(Stored records)
----

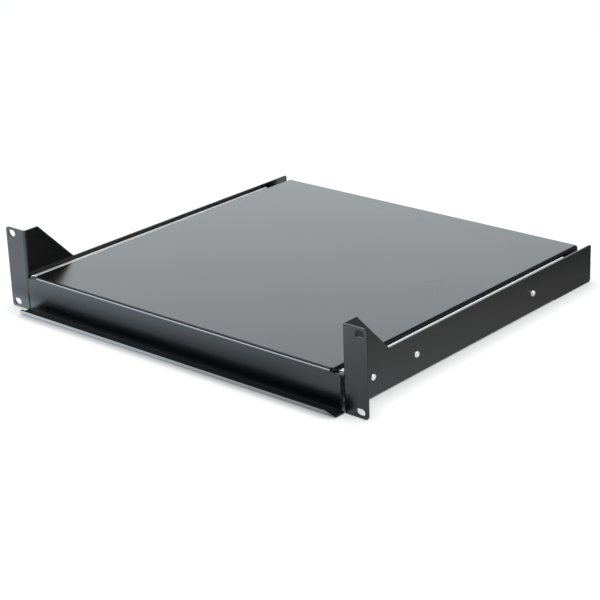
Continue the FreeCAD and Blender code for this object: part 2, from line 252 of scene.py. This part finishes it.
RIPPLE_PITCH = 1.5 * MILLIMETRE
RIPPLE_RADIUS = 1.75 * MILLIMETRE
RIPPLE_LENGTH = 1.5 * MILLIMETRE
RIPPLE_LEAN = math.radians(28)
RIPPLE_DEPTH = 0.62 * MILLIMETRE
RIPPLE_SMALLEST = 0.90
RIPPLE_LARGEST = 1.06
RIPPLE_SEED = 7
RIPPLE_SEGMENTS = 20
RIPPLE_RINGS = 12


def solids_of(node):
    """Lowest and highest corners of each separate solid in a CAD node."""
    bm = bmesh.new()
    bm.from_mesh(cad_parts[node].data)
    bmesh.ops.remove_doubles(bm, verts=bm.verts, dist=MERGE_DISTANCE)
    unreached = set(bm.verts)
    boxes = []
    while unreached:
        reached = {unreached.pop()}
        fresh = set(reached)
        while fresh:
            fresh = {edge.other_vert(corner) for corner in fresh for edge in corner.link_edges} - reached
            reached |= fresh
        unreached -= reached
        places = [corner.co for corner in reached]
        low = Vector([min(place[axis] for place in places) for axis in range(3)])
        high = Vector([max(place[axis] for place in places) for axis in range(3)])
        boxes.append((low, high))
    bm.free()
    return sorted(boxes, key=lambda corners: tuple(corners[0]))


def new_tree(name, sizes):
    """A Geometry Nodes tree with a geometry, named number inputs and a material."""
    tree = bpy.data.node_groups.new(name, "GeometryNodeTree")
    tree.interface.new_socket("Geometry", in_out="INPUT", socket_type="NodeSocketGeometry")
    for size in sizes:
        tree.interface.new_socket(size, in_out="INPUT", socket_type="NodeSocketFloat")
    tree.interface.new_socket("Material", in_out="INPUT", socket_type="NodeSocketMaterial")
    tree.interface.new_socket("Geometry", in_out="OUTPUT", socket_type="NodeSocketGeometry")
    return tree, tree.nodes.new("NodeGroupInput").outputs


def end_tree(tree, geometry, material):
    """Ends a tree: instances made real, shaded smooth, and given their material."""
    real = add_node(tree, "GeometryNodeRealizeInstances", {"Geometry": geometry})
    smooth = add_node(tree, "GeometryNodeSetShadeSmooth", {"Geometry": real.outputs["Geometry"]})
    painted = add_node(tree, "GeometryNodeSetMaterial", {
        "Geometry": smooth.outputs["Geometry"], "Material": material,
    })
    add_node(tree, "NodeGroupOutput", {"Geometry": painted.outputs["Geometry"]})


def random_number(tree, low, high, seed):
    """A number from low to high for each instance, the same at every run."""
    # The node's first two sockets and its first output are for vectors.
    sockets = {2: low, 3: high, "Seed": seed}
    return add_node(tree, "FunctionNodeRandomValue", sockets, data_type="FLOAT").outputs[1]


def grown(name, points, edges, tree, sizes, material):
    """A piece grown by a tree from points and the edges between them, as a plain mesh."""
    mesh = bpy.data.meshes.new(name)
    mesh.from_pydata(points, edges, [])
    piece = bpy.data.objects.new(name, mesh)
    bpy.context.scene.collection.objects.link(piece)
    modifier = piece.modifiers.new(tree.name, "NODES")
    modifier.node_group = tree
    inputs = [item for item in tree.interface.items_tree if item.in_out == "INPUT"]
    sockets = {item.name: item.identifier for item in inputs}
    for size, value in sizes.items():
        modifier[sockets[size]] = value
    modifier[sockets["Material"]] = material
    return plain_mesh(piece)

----

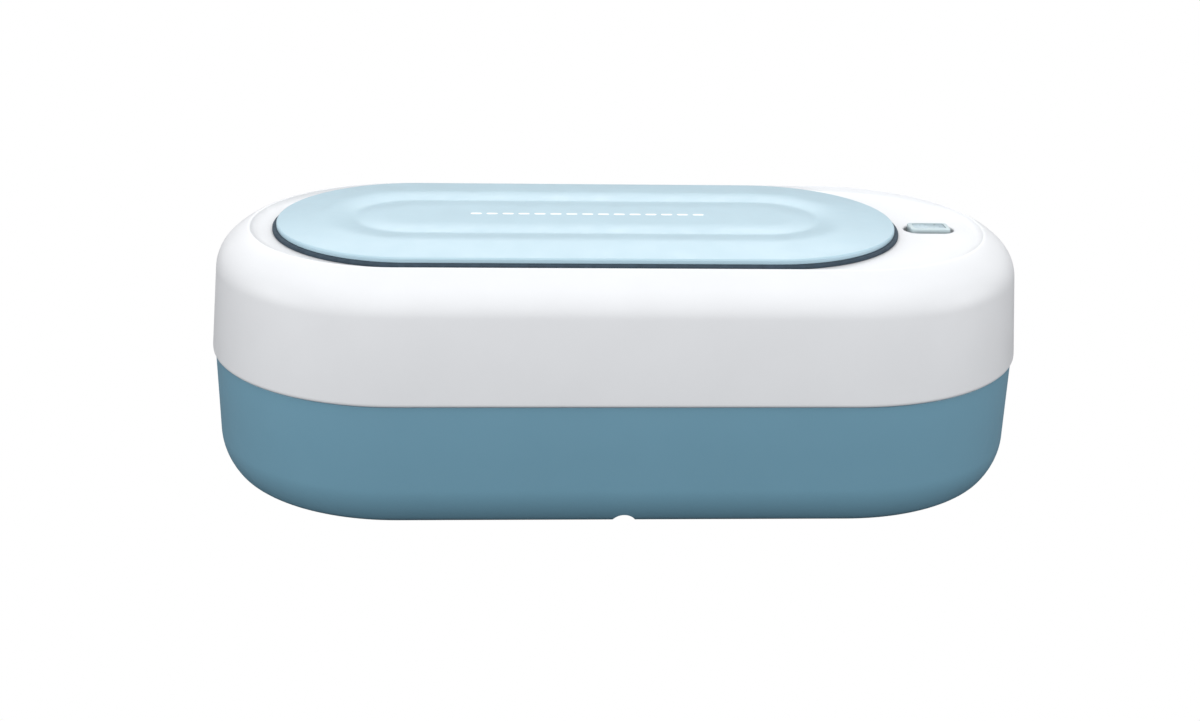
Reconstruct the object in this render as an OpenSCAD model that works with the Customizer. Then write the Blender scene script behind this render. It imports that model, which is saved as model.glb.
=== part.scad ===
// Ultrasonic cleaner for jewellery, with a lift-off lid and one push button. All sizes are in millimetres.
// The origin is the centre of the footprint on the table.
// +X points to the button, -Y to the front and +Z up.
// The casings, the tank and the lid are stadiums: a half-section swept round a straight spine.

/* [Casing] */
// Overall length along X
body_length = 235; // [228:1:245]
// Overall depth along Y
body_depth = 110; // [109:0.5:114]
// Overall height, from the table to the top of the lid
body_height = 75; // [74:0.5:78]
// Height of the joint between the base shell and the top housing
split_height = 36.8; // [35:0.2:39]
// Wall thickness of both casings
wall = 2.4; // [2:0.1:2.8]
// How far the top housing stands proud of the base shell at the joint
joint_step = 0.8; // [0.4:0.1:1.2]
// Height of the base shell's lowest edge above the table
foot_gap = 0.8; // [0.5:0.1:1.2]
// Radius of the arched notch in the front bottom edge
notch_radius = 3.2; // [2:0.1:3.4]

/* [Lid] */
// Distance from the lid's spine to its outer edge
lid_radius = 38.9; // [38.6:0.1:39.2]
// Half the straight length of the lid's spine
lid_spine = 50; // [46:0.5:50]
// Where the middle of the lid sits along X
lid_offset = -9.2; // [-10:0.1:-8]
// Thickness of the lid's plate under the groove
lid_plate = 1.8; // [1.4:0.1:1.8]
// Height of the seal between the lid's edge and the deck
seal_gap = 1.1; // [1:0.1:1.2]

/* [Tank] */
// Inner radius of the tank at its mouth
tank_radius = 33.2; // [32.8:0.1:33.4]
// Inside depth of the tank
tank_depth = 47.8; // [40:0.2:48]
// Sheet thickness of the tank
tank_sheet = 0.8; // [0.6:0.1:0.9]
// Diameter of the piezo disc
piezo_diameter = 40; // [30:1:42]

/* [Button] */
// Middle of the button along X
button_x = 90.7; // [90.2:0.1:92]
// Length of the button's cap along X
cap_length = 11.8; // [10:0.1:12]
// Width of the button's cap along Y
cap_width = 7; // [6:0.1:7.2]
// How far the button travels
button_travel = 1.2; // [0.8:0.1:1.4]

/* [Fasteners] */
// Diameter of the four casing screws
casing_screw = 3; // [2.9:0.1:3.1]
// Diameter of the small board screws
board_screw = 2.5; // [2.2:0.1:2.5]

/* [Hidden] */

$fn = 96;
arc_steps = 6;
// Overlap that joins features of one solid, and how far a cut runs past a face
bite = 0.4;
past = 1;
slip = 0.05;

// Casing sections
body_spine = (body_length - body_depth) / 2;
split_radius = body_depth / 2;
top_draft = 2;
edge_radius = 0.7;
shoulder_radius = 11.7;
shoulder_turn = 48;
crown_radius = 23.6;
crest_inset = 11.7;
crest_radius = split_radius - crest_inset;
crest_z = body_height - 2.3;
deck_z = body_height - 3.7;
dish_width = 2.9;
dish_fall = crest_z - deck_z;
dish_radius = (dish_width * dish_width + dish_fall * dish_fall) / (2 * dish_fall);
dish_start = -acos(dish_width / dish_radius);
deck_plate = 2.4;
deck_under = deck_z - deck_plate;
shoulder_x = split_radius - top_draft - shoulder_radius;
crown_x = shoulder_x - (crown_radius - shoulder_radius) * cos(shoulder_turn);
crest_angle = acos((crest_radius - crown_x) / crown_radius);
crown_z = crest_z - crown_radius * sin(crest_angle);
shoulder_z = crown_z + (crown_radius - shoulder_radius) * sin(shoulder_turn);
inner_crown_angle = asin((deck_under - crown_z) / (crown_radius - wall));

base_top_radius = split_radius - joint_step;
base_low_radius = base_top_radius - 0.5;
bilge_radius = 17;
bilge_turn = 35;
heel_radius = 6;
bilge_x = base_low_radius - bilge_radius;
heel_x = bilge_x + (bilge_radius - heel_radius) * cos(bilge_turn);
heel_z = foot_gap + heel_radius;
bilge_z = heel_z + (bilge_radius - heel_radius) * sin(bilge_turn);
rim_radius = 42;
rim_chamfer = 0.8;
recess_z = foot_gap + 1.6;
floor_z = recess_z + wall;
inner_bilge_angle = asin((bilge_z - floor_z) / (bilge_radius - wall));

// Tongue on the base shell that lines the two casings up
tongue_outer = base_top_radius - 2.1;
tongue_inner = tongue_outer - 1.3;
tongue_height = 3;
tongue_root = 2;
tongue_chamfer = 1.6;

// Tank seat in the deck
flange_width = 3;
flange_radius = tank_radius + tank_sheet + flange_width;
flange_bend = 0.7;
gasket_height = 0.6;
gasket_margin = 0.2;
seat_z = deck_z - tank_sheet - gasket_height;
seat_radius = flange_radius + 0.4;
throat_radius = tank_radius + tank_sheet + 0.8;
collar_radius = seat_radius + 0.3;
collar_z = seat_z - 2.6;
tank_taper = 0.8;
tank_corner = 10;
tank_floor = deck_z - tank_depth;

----

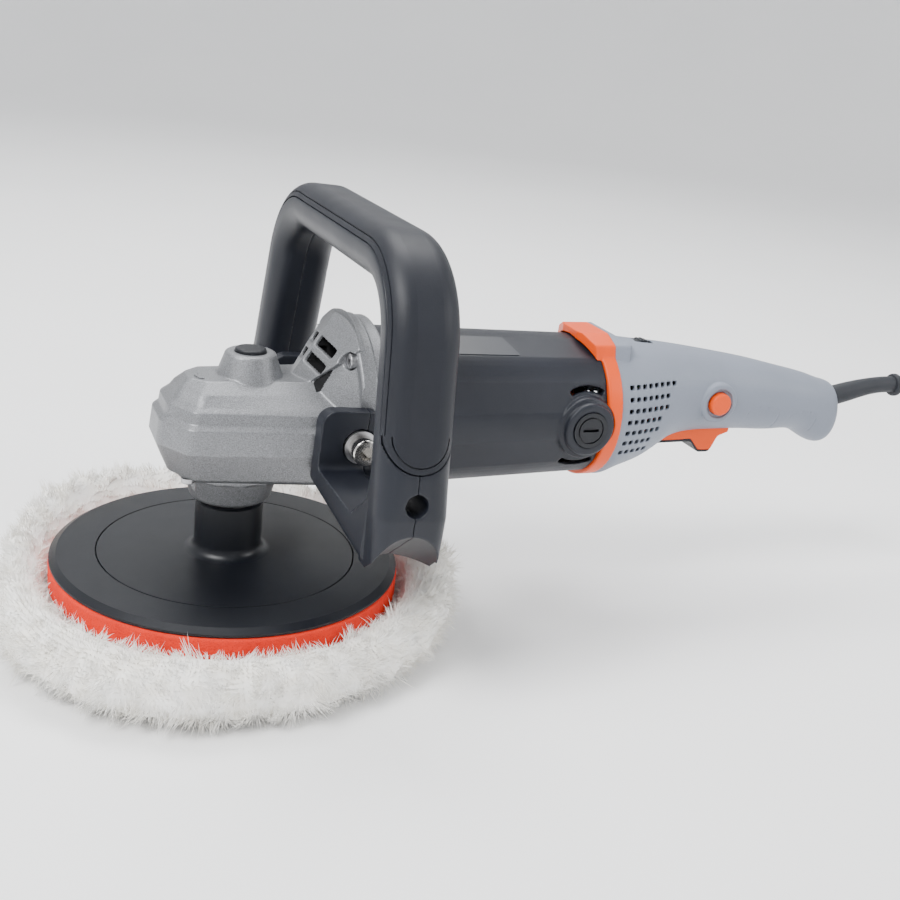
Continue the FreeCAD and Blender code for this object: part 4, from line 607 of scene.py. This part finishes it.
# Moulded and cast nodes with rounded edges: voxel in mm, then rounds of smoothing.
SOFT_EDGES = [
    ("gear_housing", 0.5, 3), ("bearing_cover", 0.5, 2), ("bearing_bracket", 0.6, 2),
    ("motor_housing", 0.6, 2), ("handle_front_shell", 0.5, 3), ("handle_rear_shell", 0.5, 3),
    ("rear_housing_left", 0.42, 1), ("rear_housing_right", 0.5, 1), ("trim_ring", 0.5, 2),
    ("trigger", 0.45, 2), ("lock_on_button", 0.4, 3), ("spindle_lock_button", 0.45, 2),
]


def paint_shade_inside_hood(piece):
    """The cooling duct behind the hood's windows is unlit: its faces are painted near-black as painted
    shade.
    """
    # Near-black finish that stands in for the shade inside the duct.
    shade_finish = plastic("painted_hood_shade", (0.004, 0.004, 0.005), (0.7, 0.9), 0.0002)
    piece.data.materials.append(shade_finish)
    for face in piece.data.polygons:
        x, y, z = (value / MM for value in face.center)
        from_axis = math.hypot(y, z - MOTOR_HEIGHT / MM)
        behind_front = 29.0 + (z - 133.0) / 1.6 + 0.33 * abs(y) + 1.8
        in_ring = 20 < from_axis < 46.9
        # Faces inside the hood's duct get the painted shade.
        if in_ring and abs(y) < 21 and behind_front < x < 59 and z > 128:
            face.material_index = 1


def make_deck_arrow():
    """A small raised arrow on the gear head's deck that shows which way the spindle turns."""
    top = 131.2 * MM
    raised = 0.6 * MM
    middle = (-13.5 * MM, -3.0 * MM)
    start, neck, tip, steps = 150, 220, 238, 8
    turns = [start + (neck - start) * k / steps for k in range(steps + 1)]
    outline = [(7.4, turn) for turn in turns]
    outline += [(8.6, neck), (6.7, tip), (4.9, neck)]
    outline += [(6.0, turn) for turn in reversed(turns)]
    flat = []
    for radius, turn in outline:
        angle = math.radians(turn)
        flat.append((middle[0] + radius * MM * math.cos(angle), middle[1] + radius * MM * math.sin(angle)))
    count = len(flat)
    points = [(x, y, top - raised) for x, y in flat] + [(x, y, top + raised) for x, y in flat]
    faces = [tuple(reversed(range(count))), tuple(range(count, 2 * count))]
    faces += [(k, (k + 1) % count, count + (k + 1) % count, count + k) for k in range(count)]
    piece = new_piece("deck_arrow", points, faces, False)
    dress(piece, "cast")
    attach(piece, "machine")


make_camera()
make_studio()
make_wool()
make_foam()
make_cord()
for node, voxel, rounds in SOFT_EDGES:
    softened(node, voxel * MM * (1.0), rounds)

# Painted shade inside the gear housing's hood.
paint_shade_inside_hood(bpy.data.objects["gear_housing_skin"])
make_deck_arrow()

----

As listed above, the lines from the line with "252 of scene.py. This part finishes it." to the line with "RIPPLE_RINGS = 12" are to be echoed exactly, with both ends included and nothing added.

■ **RESPONSE**
Continue the FreeCAD and Blender code for this object: part 2, from line 252 of scene.py. This part finishes it.
RIPPLE_PITCH = 1.5 * MILLIMETRE
RIPPLE_RADIUS = 1.75 * MILLIMETRE
RIPPLE_LENGTH = 1.5 * MILLIMETRE
RIPPLE_LEAN = math.radians(28)
RIPPLE_DEPTH = 0.62 * MILLIMETRE
RIPPLE_SMALLEST = 0.90
RIPPLE_LARGEST = 1.06
RIPPLE_SEED = 7
RIPPLE_SEGMENTS = 20
RIPPLE_RINGS = 12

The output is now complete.